6) So we can feed the GA with two identical texts, and after training the score of the best chromosome should be 1.0, and indeed it approaches that (it doesn’t quite get there because only the top 100 n-Grams are translated, and so some characters in the source text cannot be translated).

7) The word and n-Gram frequency lists are made from the entirety of each text, but (for this exploratory study) the training takes place on only the first 50 “words” in the source text, and uses only the first 100 n-Grams for mapping.  Thus if the 50 words of Voynich chosen contain several rare characters, then for those the mapping will fail because those rare characters do not appear in the n-Gram list, and this will result in a lower score.

8) In all cases the “X->X” score in the table (i.e. the diagonal)  represents the best score possible for that language, and is a normalisation for the other numbers in the table. I should really revise the table and divide out the off-diagonal scores by the diagonal normalisations.

9) An improvement would be to configure the n-Gram list to be, say, 200 long, and use more source (Voynich) words for the training. The downside of this is mainly execution speed.

10) These runs were with n-Grams up to 3: it would be better to go to 4 at least.
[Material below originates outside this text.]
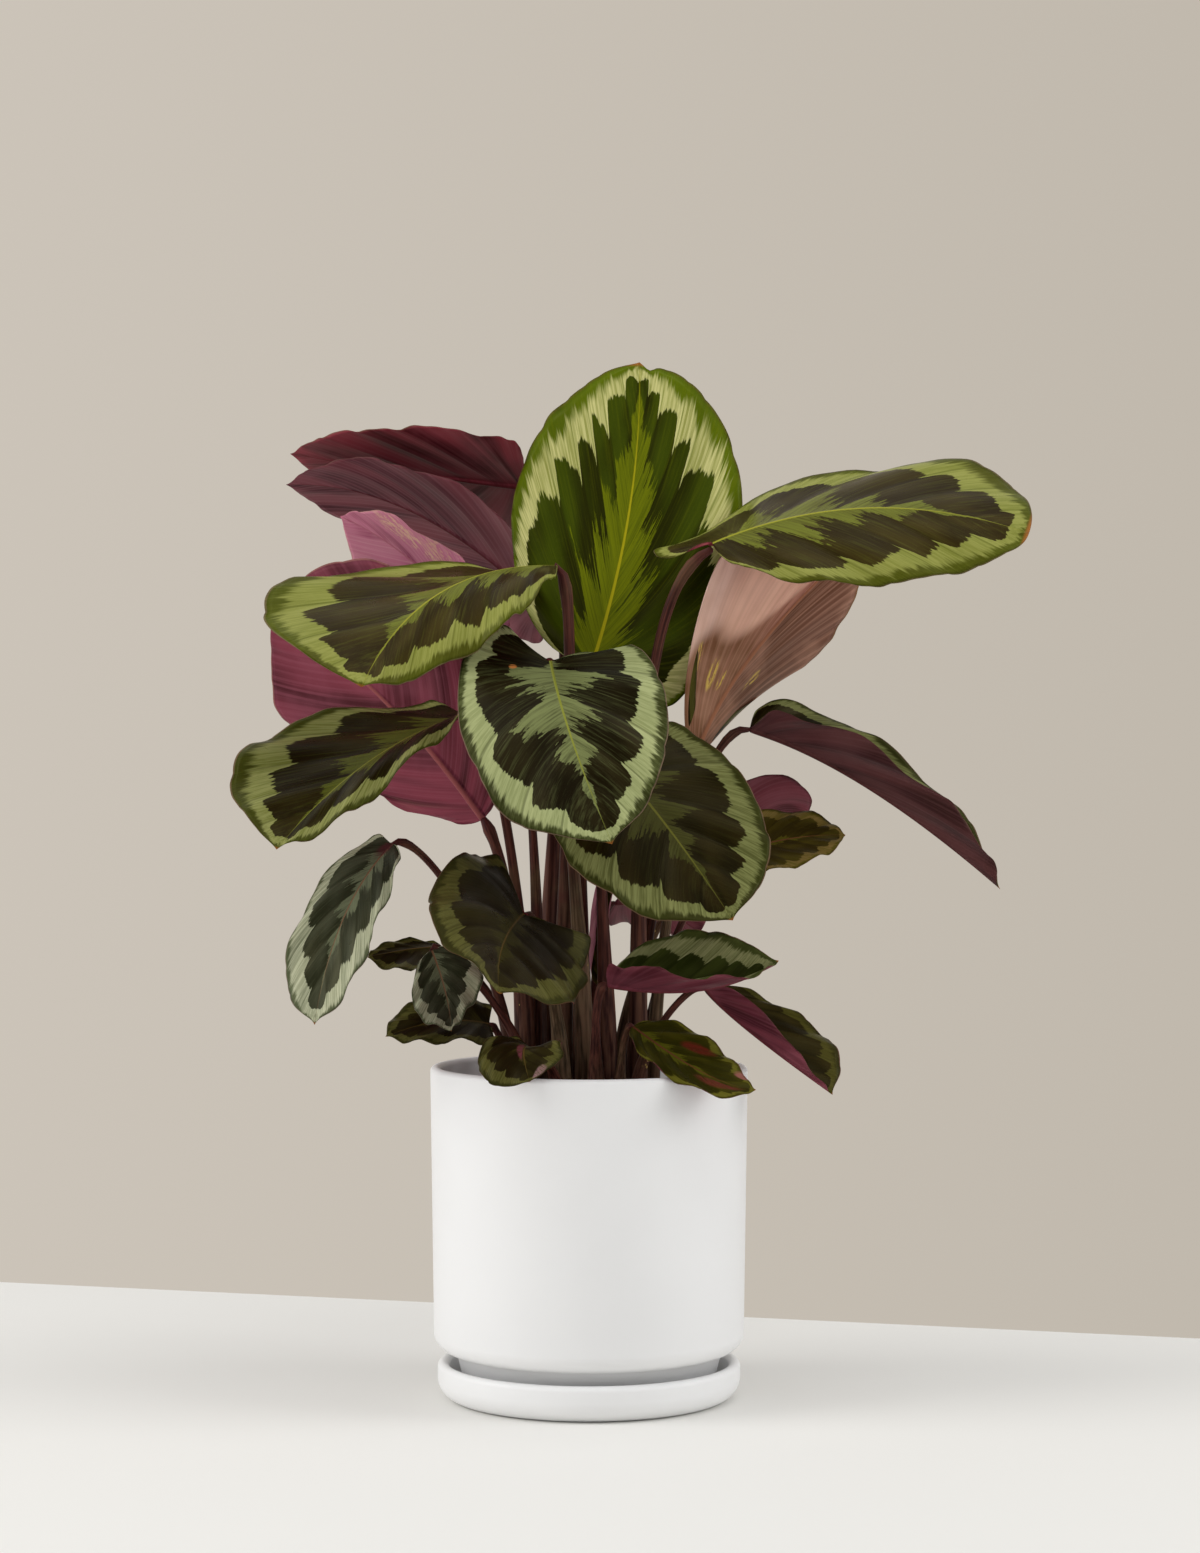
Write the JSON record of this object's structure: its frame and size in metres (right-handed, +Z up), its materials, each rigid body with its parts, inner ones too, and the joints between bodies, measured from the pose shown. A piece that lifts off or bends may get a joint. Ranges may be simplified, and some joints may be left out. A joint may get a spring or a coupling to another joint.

11) I think Landini gets good scores because the character set he uses is very small. Knox comments ” A factor must be that the Landini Challenge has built-in frequency matches to any transcription of the VMs. Also, there is no meaningful correspondence in the letter sequence of one word to another in Landini. The difficulty fits what I said the VMs may be.”